## Set task
Write out all the material exactly. Leave nothing out.

## Data shown
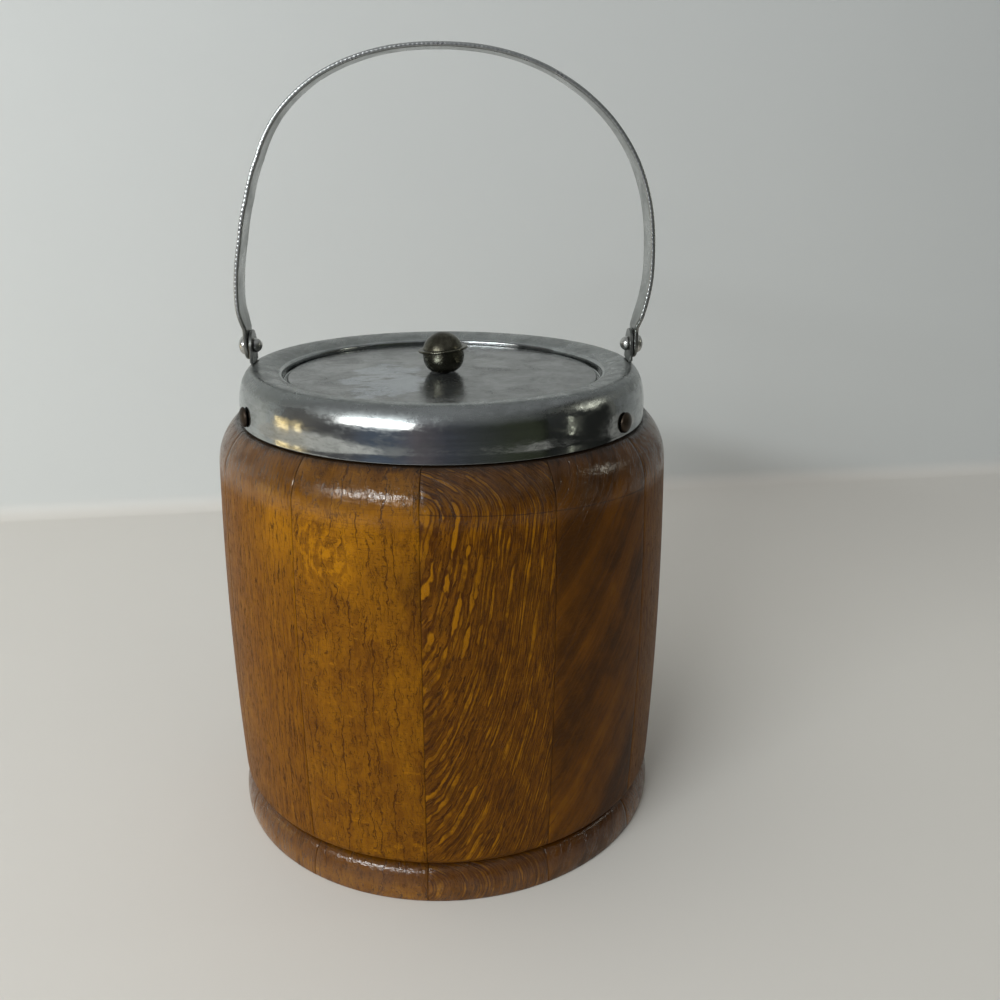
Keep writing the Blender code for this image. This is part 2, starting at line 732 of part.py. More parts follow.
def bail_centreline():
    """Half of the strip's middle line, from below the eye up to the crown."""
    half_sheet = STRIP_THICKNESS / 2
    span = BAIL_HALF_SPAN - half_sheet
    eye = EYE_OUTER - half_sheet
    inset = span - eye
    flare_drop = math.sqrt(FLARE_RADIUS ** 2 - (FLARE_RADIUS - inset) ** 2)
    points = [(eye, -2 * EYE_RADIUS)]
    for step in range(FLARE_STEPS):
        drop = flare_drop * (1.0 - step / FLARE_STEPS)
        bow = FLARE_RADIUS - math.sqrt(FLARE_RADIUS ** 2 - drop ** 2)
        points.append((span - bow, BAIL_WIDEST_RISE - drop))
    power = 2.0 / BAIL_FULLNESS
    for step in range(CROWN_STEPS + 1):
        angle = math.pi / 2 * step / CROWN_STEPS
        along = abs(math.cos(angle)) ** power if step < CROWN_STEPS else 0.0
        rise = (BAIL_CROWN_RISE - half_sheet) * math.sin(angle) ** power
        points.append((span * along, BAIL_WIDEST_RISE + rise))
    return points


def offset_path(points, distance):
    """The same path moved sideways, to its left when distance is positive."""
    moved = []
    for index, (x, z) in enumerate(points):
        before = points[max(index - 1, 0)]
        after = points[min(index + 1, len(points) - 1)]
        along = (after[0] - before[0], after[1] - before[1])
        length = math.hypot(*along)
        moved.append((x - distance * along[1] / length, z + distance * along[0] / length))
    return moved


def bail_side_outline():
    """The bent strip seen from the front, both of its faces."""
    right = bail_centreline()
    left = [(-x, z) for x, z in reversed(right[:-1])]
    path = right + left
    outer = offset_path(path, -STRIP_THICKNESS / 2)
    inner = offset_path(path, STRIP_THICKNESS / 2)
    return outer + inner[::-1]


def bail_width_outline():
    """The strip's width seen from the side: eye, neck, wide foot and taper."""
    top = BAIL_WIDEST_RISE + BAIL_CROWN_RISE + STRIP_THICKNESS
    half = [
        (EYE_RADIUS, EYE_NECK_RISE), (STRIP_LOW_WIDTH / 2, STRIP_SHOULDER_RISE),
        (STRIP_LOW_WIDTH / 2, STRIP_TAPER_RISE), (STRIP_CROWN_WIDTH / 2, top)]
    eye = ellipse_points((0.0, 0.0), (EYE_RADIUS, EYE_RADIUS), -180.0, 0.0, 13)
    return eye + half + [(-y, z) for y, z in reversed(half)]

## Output
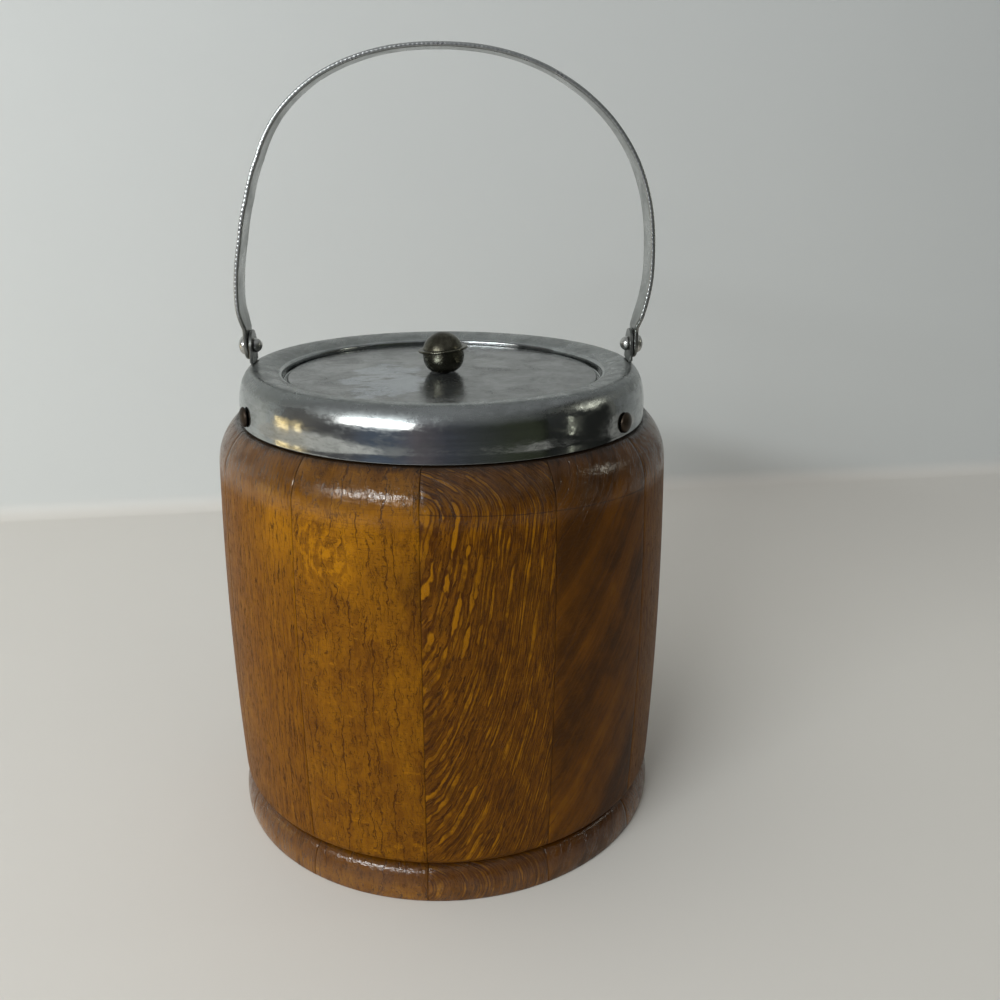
Keep writing the Blender code for this image. This is part 2, starting at line 732 of part.py. More parts follow.
def bail_centreline():
    """Half of the strip's middle line, from below the eye up to the crown."""
    half_sheet = STRIP_THICKNESS / 2
    span = BAIL_HALF_SPAN - half_sheet
    eye = EYE_OUTER - half_sheet
    inset = span - eye
    flare_drop = math.sqrt(FLARE_RADIUS ** 2 - (FLARE_RADIUS - inset) ** 2)
    points = [(eye, -2 * EYE_RADIUS)]
    for step in range(FLARE_STEPS):
        drop = flare_drop * (1.0 - step / FLARE_STEPS)
        bow = FLARE_RADIUS - math.sqrt(FLARE_RADIUS ** 2 - drop ** 2)
        points.append((span - bow, BAIL_WIDEST_RISE - drop))
    power = 2.0 / BAIL_FULLNESS
    for step in range(CROWN_STEPS + 1):
        angle = math.pi / 2 * step / CROWN_STEPS
        along = abs(math.cos(angle)) ** power if step < CROWN_STEPS else 0.0
        rise = (BAIL_CROWN_RISE - half_sheet) * math.sin(angle) ** power
        points.append((span * along, BAIL_WIDEST_RISE + rise))
    return points


def offset_path(points, distance):
    """The same path moved sideways, to its left when distance is positive."""
    moved = []
    for index, (x, z) in enumerate(points):
        before = points[max(index - 1, 0)]
        after = points[min(index + 1, len(points) - 1)]
        along = (after[0] - before[0], after[1] - before[1])
        length = math.hypot(*along)
        moved.append((x - distance * along[1] / length, z + distance * along[0] / length))
    return moved


def bail_side_outline():
    """The bent strip seen from the front, both of its faces."""
    right = bail_centreline()
    left = [(-x, z) for x, z in reversed(right[:-1])]
    path = right + left
    outer = offset_path(path, -STRIP_THICKNESS / 2)
    inner = offset_path(path, STRIP_THICKNESS / 2)
    return outer + inner[::-1]


def bail_width_outline():
    """The strip's width seen from the side: eye, neck, wide foot and taper."""
    top = BAIL_WIDEST_RISE + BAIL_CROWN_RISE + STRIP_THICKNESS
    half = [
        (EYE_RADIUS, EYE_NECK_RISE), (STRIP_LOW_WIDTH / 2, STRIP_SHOULDER_RISE),
        (STRIP_LOW_WIDTH / 2, STRIP_TAPER_RISE), (STRIP_CROWN_WIDTH / 2, top)]
    eye = ellipse_points((0.0, 0.0), (EYE_RADIUS, EYE_RADIUS), -180.0, 0.0, 13)
    return eye + half + [(-y, z) for y, z in reversed(half)]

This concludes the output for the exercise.